Former Disney Performer Says Characters Are Only Allowed to Speak English in Viral Video

A former Walt Disney World character actor has gone viral on TikTok for revealing a rule she said she was "shocked" people were not already aware of.

Jessica Tremmel, who posts on TikTok from the account @tremainetok, told Newsweek she worked at the park for three years and played dozens of costume characters (think, Mickey Mouse) and as a "face actor" (characters whose faces show and in turn interact with guests).

It was her experience as a face actor, playing Lady Tremaine, Cinderella's stepmother, that this rule came into play.

In a now-viral video viewed over 1.2 million times, Tremmel explained that while in character, actors are not allowed to speak languages other than English. In the video—which she captioned "Things I could have been fired for..."—she confessed that she would sometimes break this rule, having knowledge of both French and Spanish, to communicate with guests who were non-English speakers.

"I loved just going up to tables where people didn't speak English and surprising them with the fact that I spoke their language," she said in the video.
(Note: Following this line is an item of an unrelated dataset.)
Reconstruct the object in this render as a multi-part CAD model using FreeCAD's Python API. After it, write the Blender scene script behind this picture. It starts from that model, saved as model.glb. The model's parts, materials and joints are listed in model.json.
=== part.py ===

Tremmel said in a follow-up video that this rule was due to "character integrity" meaning it is important that every actor playing Lady Tremaine, for example, speaks similarly. If one actor speaks Spanish and the other does not—the consistency is lost.

She told Newsweek that while on the surface the rule makes sense, the rule is not consistent across parks worldwide. In fact, Tremmel said, performers are encouraged to be multilingual in parks like those in Hong Kong and Paris.

Disney World
In a now-viral video, a formal Disney World performer says she was told she was not allowed to speak any language other than English while in character. Walt Disney World Resort marked its 45th anniversary on October 1, 2016 in Lake Buena Vista, Florida. Jacqueline Nell/Disneyland Resort/Getty Images

If the rule is "going to be justified as character integrity," she told Newsweek, then there should be interpreters available to non-English speaking guests to ensure they are able to have the same experience as those who speak English. Or, she said, character performers should be able to go through the same language testing that is available to other non-costume-wearing Disney World staff in order to be approved as multilingual.

She said at the time of her employment at the park in the early 2010s it was made very clear to her during training that performers were not allowed to communicate in anything other than English. Now, though, she said some characters are approved to be bilingual such as Princess Elena, a relatively new addition to the Disney Princess family. Tremmel said when the park was initially casting for this role, it was a requirement that the actor spoke Spanish.

Newsweek reached out to Walt Disney World for comment.

One commenter addressed that Lady Tremaine could have spoken french given that the story of Cinderella takes place in France.

Disney World Character
Jessica Tremmel dressed as Lady Tremaine during her time working as a performer at Disney World in the early 2010s. Tremmel explained in her viral TikTok that she would sometimes break the park's "English only" rule when interacting with guests. Courtesy of Jessica Tremmel

"[T]he Cinderella story takes place in France so it would only make sense for those characters to at least understand French," she said responding to the comment. "That being said it's very hard to cast actors in the U.S. who speak French."

While she was never caught breaking this rule while working at Disney, Tremmel said she does know other performers who have been caught, particularly those who use American Sign Language (ASL.) This can happen, she said, either because someone reports it or if a video goes viral of the performer having the interaction with a guest.

"[W]hich is another reason why I am very verbal about not filming characters for viral videos," Tremmel told Newsweek.

She said that a large reason for sharing her story online is to "give a voice to the voiceless"—the real people playing the characters. Tremmel told Newsweek that working at Disney World was some of the "hardest" and "most traumatic" work of her career.

"[Performers] are often treated like they are cartoon characters rather than real people," Tremmel said.